Sunday, November 10, 2013

The Killer's Edge (1991)

The Killer's Edge (1991)
Director: Joseph Merhi
Stars: Wings Hauser, Robert Z'Dar, Karen Black

I have something to confess...I love Robert Z'Dar. Ever since I first saw him in Soultaker (the MST3K version) I have been fascinated by this man. From everything I've read, he's an extremely nice man, which makes him even cooler to me. Sure he's not in the shape he used to be, but in all honesty, he's not a bad actor at all and should be doing character roles now. I'd cast him.

Wings Hauser on the other hand. I'm just not getting it. When was it decided to go with this guy as a leading man, even in direct to video productions? Not all that handsome, he comes off as a poor man's Gary Busey. Admittedly, this is the first Wings Hauser movie I've seen, but my recent VHS haul assures me that it won't be the last.

Jack Saxon (Hauser) is one of those Dirty Harry type cops dumbed down to action movie fans...which means that he kills everyone in sight. You'd think he'd get some prison time for that, but I guess it employs ambulance drivers and morgue attendants so he only gets yelled at and occasionally suspended. 

Saxon finds out that his old Vietnam buddy Miller (Z'Dar) is not a nice person, and have been counterfeiting millions of dollars. Oh and also challenging Saxon for the title of "killing the most people in a small area" title. Will Saxon take down his old pal who saved his life in 'Nam? Will Miller share the fake money with Saxon and they go off to Cabo together? And will Saxon's partner ever have the balls to fire a gun at someone? My money's on Cabo.

Six Things I've Learned From The Killer's Edge

1. One of the henchmen is named Tony, and I swear to God this man looks like Tony Curtis only with weird painted in eyebrows. Robert Blake in Lost Highway would have been creeped out by this guy.

2. Never let a fat naked guy in a massage parlor tell you to put down your gun. he will try to shoot you. You do not want to be known as the guy who got shot by the fat naked guy in the massage parlor. Fat naked guys will be coming out of the woodworks to get a piece of you.

3. In one scene, Saxon shows up at his fiance's place of work drunk as hell. What does she do? She teaches kids how to ice skate! I'm not sending my kid to be taught by some bimbo who let's Wings Hauser's drunken face slobber all over her! I did enjoy the comical bassoon music when El Drunko tried to get on the ice.

4. Here's a recipe for awesomeness...take one Robert Z'dar, add one (or two if you'd like) rocket launchers, throw in a pinch of maniacal laughter, mix it up and you got one hell of a villain. Fake Tony Curtis sold separately.

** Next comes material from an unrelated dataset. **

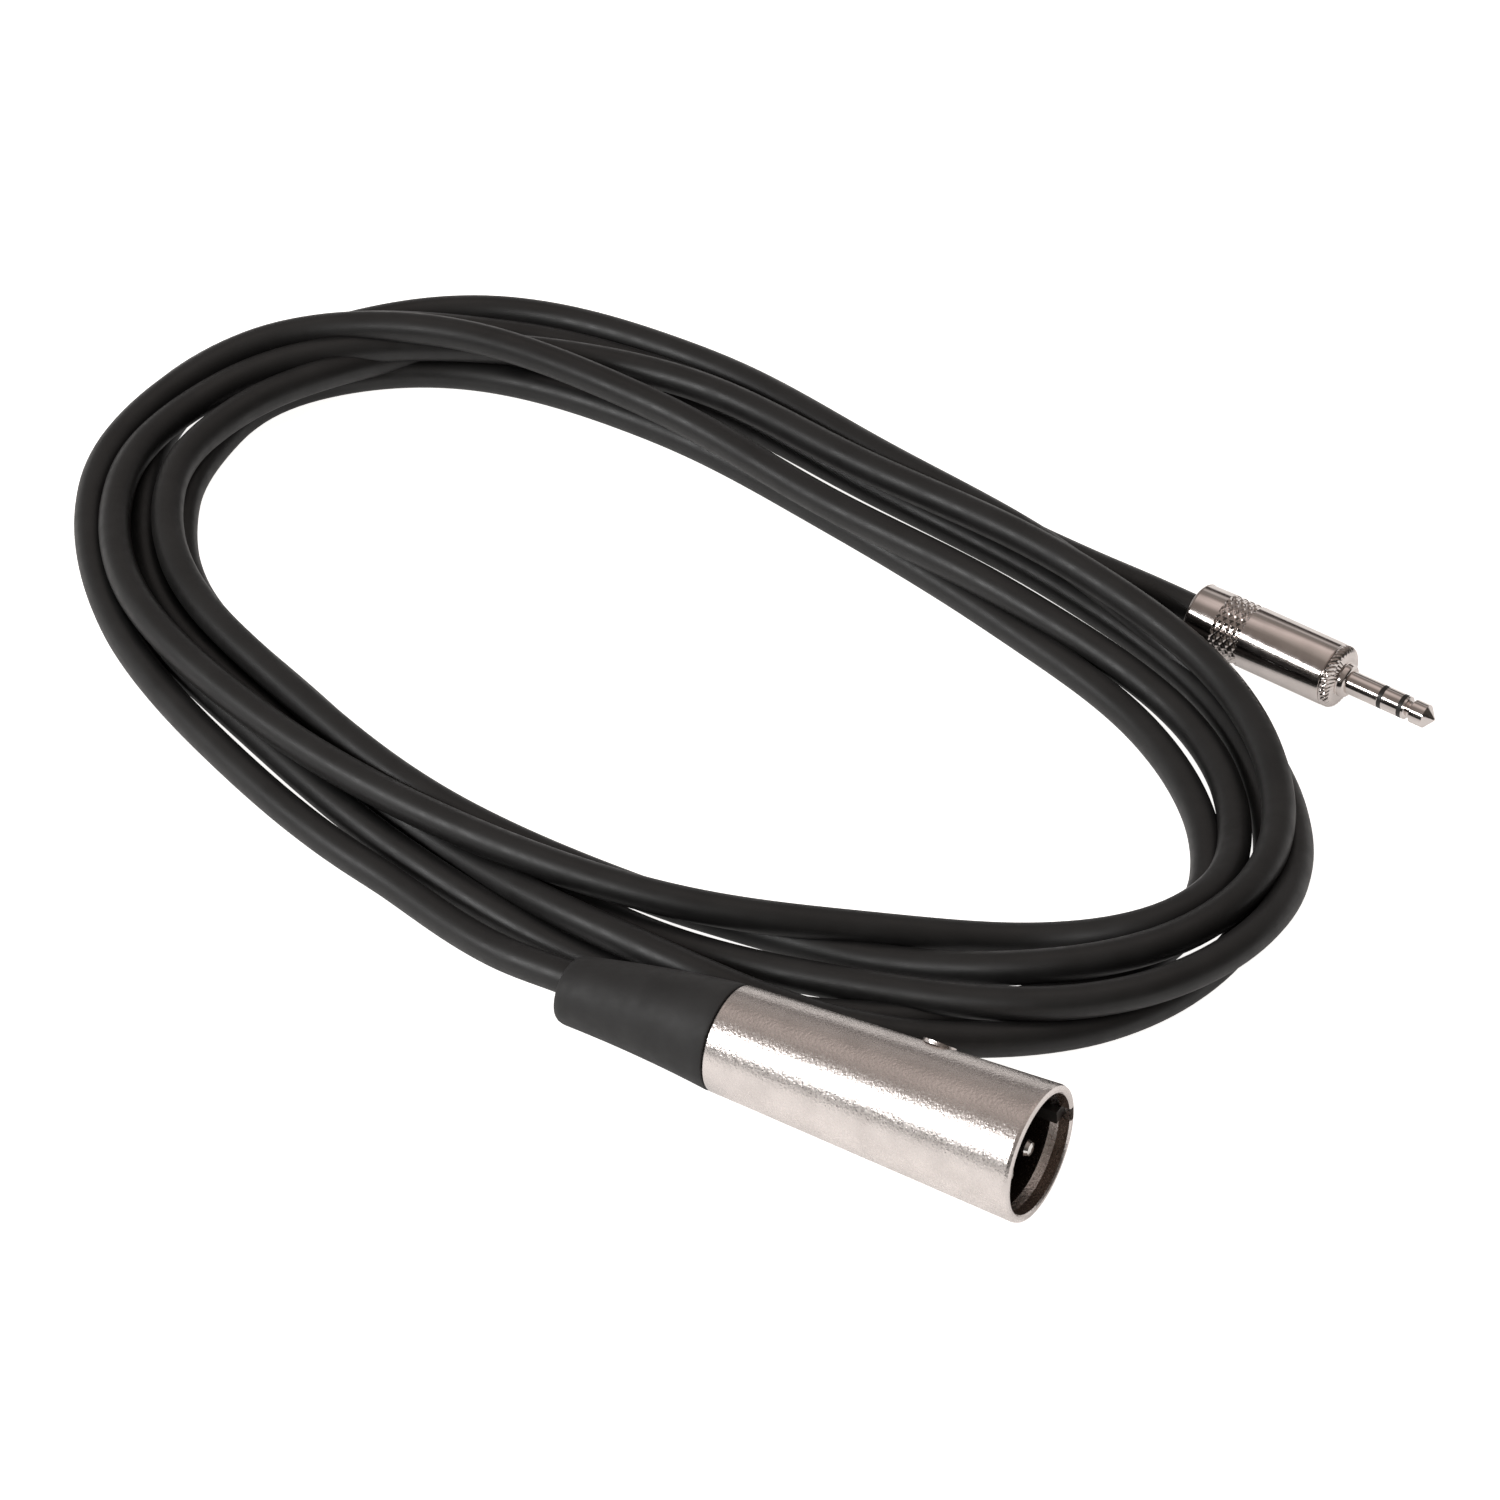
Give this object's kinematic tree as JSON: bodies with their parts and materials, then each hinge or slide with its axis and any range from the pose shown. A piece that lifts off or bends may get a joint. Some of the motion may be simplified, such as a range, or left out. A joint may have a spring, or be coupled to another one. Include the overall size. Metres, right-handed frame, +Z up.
{
  "type": "xlr cable coil",
  "caption": "Loosely coiled black audio cable with a male XLR connector at one end and a small stereo plug at the other.",
  "frame": {"origin": "on the surface that the lead lies on, under the middle of the box around the coil and both connectors", "axes": "+Z up; +X to the right and +Y away from the side where the XLR connector lies, with the XLR socket pointing towards +X and -Y"},
  "size_m": [0.1984, 0.2032, 0.019],
  "materials": {
    "jacket": "matte black PVC",
    "boot_rubber": "matte black rubber",
    "satin_nickel": "satin pearl nickel plate on die-cast zinc",
    "polished_nickel": "polished nickel plate on brass",
    "contact_silver": "silver-plated contact",
    "black_insulator": "black moulded plastic",
    "chuck_plastic": "natural moulded plastic",
    "liner_plastic": "clear-white tube",
    "core_red": "insulated conductor",
    "core_white": "insulated conductor",
    "copper": "twisted bare copper screen"
  },
  "bodies": {
    "lead": {"cable_coil": "jacket", "cable_lead_xlr": "jacket", "cable_lead_jack": "jacket", "xlr_shell": "satin_nickel", "xlr_insert": "black_insulator", "xlr_pin_1": "contact_silver", "xlr_pin_2": "contact_silver", "xlr_pin_3": "contact_silver", "xlr_insert_screw": "satin_nickel", "xlr_core_hot": "core_red", "xlr_core_cold": "core_white", "xlr_drain": "copper", "jack_body": "polished_nickel", "jack_ground_lug": "contact_silver", "jack_insulator_rear": "black_insulator", "jack_ring": "polished_nickel", "jack_insulator_front": "black_insulator", "jack_tip": "polished_nickel", "jack_core_tip": "core_red", "jack_core_ring": "core_white", "jack_drain": "copper"},
    "xlr_chuck": {"xlr_chuck": "chuck_plastic"},
    "xlr_boot": {"xlr_boot_nut": "black_insulator", "xlr_boot": "boot_rubber"},
    "jack_liner": {"jack_liner": "liner_plastic"},
    "jack_barrel": {"jack_barrel": "polished_nickel"}
  },
  "joints": [
    {"name": "xlr_chuck_slide", "type": "slide", "parent": "lead", "child": "xlr_chuck", "axis": [-0.8617, 0.5056, -0.0436], "range_m": [0, 0.004]},
    {"name": "xlr_boot_unscrew", "type": "hinge", "parent": "xlr_chuck", "child": "xlr_boot", "pos_m": [-0.001, -0.0701, 0.00752], "axis": [-0.8617, 0.5056, -0.0436], "range_deg": [0, 1440]},
    {"name": "jack_liner_slide", "type": "slide", "parent": "lead", "child": "jack_liner", "axis": [-0.8007, 0.599, 0], "range_m": [0, 0.003]},
    {"name": "jack_barrel_unscrew", "type": "hinge", "parent": "jack_liner", "child": "jack_barrel", "pos_m": [0.0671, 0.0215, 0.0049], "axis": [-0.8007, 0.599, 0], "range_deg": [0, 1440]}
  ],
  "couplings": [
    {"joint": "xlr_boot_unscrew", "follows": "xlr_chuck_slide", "rad_per_m": 6283},
    {"joint": "jack_barrel_unscrew", "follows": "jack_liner_slide", "rad_per_m": 8377}
  ]
}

5. Karen Black plays someone from the FBI. I'm not sure what her rank is because she's never allowed to leave the one room she's in the whole movie. I wonder if that was the director's idea. Either he only had her for a day or two or he didn't want to run the insurance risk of letting Karen Black roam the city free. Millions of lives could have been lost.

6. I have to admit, as awful as this was, I enjoyed the hell out of it. It's fun to see Hauser "Busey" his way through a movie as a handsome action lead.  He may not be an Expendable, but for me, he sure is a Dependable.

For added fun, go read Wings' IMDb page. I'm sure whoever wrote his bio has NO connection to him whatsoever.